16 comments on “Doesn’t bode well really

  1. Scotland’s GNP is about GBP150bn. Even if this reform literally Zimbabwe-fies the agricultural sector and reduces its value to zero, that doesn’t matter in the slightest – it’s a one-off 0.5% hit to the economy.

  2. I have a surveyor’s drawing of the parceling of land in my village after a few generations of Code Napoléon, circa 1960.

    It looks like medieval strip farming, with tiny strips.

    They had to re-parcel the land since it was ridiculous – the surveying effort took years, just for a small village.

  3. It rather started off badly, with the construction of the Scottish Parliament Building.

    Increasing from the first realistic budget of £109M to a final construction cost of (allegedly) £414M.

    Reality need not interfere with these peoples’ whimsies.

  4. Looks like SNP is going to give Tammany Hall a run for its money for wasting public money. At least the guys at Tammany Hall are honestly corrupt; they’re in it for themselves. SNP is doing it for the Greater Good(tm), thus doing it with a clear conscience.

  5. It’s the Green dream: instead of one person in a hundred working in agriculture, make it five or ten people. It creates jobs, don’t you see?

  6. Most peasants try to leave the land if there is a modern economy within the vicinity, parcel of land or not. Of course if the Scots removed planning restrictions and allowed people to do whatever with their patch, something useful might evolve.

  7. Except today land is tradeable and either one beneficiary buys the other out or all beneficiaries sell out to another buyer. In the past peasants didn’t have any money at all, and the Irish Catholic landlords basically didn’t either.

    You can prevent the strip thing by charging huge fees to divide inherited properties (they do the same thing in reverse in Germany to discourage what the authorities believe to be the pernicious “luxury” of knocking two apartments into one).

  8. I’ve said it before…

    The SNP are a single issue party who will do anything to achieve their aim. They set policies according to which little group of proto-nationalists they are trying to appeal to that day.

    The land reforms they are proposing appeal to those still trying to get revenge for the Clearances.

    Tomorrow it will be a naked tax bribe to some Scottish industry.

    I saw a quote from a senior Scottish civil servant about John Swinney, the SNP Finance Minister: “John would live in a cave if it meant “freedom”.”

  9. I thought you could leave your possessions to whoever you wanted to? Disinherit your black sheep child if you so chose? Leave it all to the cats home? Are the SNP proposing to abolish freedom of legacy?

  10. Usually, but not invariably, spelt Buccleuch.

    “thought you could leave your possessions to whoever you wanted to?” Not in Scotland; nor, nowadays, in England either.

  11. There was a reason the English aristocracy practised male primogeniture for a thousand years. Hence the preponderance of second sons being curates etc.. pace several Jane Austen novels, they had to do something.
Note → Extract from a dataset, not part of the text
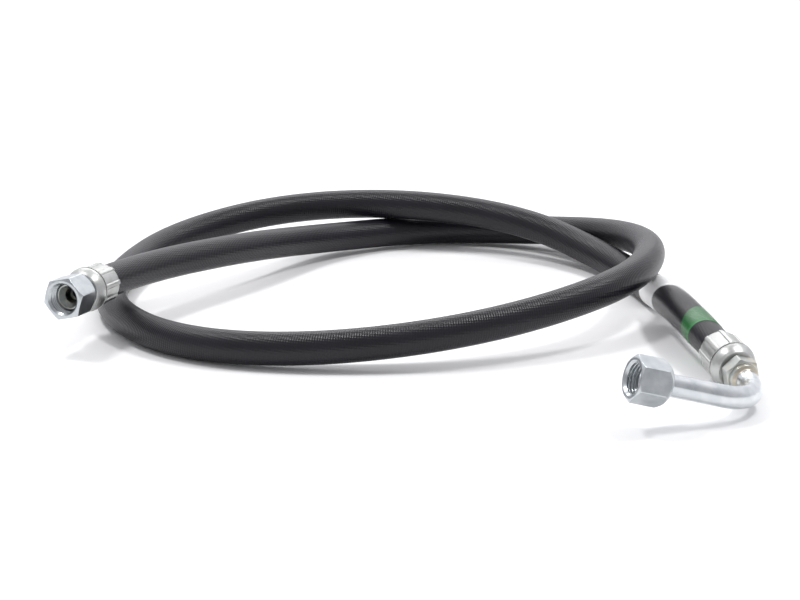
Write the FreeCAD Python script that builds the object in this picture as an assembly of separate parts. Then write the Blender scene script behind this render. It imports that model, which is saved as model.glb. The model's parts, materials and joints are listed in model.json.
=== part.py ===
"""Hydraulic hose assembly: a two-wire 6 mm bore hose lying in a loose loop and a half, with a straight
37-degree swivel on one end and a 90-degree swept-elbow swivel on the other.

Frame: millimetres, +Z up. Z = 0 is the surface that the assembly lies on, and X = Y = 0 is midway
between its two end fittings. Every fitting is drawn on its own axis, from the rim of its ferrule
(where the hose comes out, local z = 0) outwards along local +Z, and is then carried onto the hose end."""
import FreeCAD, Part
import math
import os
from FreeCAD import Vector

os.makedirs("parts", exist_ok=True)

# ---- hose: five bonded layers around a 6.4 mm bore, 15 mm across outside ----
HOSE_BORE_R = 3.2
INNER_TUBE_WALL = 1.25
BRAID_WALL = 0.55
SEPARATOR_WALL = 0.2
COVER_WALL = 1.75
INNER_TUBE_R = HOSE_BORE_R + INNER_TUBE_WALL
INNER_BRAID_R = INNER_TUBE_R + BRAID_WALL
SEPARATOR_R = INNER_BRAID_R + SEPARATOR_WALL
OUTER_BRAID_R = SEPARATOR_R + BRAID_WALL
HOSE_R = OUTER_BRAID_R + COVER_WALL

# Route of the hose's centreline, from the rim of the straight fitting's ferrule to the rim of the
# elbow fitting's. Each point is a corner of straight runs, and the corners are rounded by arcs.
ROUTE = [
    (-133.1, 62.7, 25.8),   # rim of the straight fitting's ferrule, resting on the left bend
    (-123.4, 88.9, 24.2),
    (-77, 144, 20.5),       # down and back
    (-39, 202, 10),
    (16, 232, 7.5),         # back run, on the surface, under the second turn
    (75, 225.5, 8.5),
    (117, 184, 17.5),       # right-hand bend, climbing
    (126, 121, 25),         # over the elbow end's run
    (104, 58, 26),
    (40, 21, 16.5),
    (-35, 12, 9),           # front run, back on the surface
    (-98, 28, 7.5),
    (-135, 81, 7.5),        # left-hand bend, under the straight fitting
    (-137, 143, 7.5),
    (-115, 202, 11.5),
    (-63, 232, 19),         # climbing over the back run
    (2, 221, 25),
    (66, 208, 19),
    (109, 168, 7.5),        # down again
    (126, 107, 7.5),        # under the right-hand bend
    (129, 41, 18.5),
    (138.7, 3.3, 13),       # rim of the elbow fitting's ferrule
]
CENTRING = (1.1, 4.6, 0)    # brings the middle of the end fittings over the origin
BEND_SHARE = 0.45           # share of the shorter run that a corner's arc takes up

# ---- crimped ferrule, the same piece on both ends ----
FERRULE_LENGTH = 21.0
CRIMP_DIES = 8
RIB_WIDTH = 1.8
LAND_R = HOSE_R + 1.5       # pressed lands
RIB_R = HOSE_R + 2.1        # ribs left between the crimping dies
RIM_BREAK = 0.4             # bevel round the rim
RIM_TAPER = 2.5             # length over which the rim is pressed in by RIM_BREAK
COLLAR_R = HOSE_R + 2.6     # uncrimped front of the ferrule
NOSE_R = HOSE_R + 0.7
RAMP_LENGTH = 1.5           # from the crimp up to the collar
COLLAR_LENGTH = 2.5
NOSE_LENGTH = 3.5
NOSE_BULGE = 1.2            # the nose's curve passes this far in front of the collar's edge
CRIMP_LENGTH = FERRULE_LENGTH - NOSE_LENGTH - COLLAR_LENGTH - RAMP_LENGTH
LIP_LENGTH = 2.0            # inward lip of the ferrule, pressed into the nipple's groove
LIP_FROM_NOSE = 1.5
LIP_START = FERRULE_LENGTH - LIP_FROM_NOSE - LIP_LENGTH
HOSE_IN_FERRULE = LIP_START - 2.5
OVERSHOOT = 1.0             # how far a cutting shape stands out of what it cuts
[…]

    If you read the companion book to Downton Abbey it’s actually quite a faithful representation of the end times of the great families.

  12. It doesn’t matter whether it “works” or not;

    1. It pisses off people generally regarded as “English”, ie all significant landowners or proprietors of significant businesses, and
    2. The party is always right.

    Never be the first to stop clapping!

  13. John Miller: The original estimate of the Scots parliament building was £10 mil to £40 mil. In itself a suspiciously large margin of error right at the start.

    Don’t kid yourself about Scotland–it is one of the most corrupt countries there is–certainly at the higher level. Neil Craig was the expert on this but he seems to have dropped out of sight. He was a UKIP man up there so maybe he is trying to keep a low profile.

    The original Forth Bridge cost–updated to todays money–£320 million. The estimate for rebuilding is £2200 million–8 times the cost. When materials, tools and technology are better and cheaper now than then. The cost of a tunnel instead of a bridge is even better. Norwegian engineers have driven over 700 miles of road tunnel thro’ granite linking up the islands in their northern archipelago. They can do a mile of road tunnel for approx. £4 million. Ten miles of road tunnel beneath the Forth = £50 million approx. Our own dear engineers estimate £6600 million to do the same job.

    The SNP need to be brought to heel. With a toerag like BlueRinse on the job there is zero chance of that.

  14. Oh bloody Hell.

    One less of the good guys. He will be sorely missed.

    Why is it that the scum seem to be near immortal as well as immoral.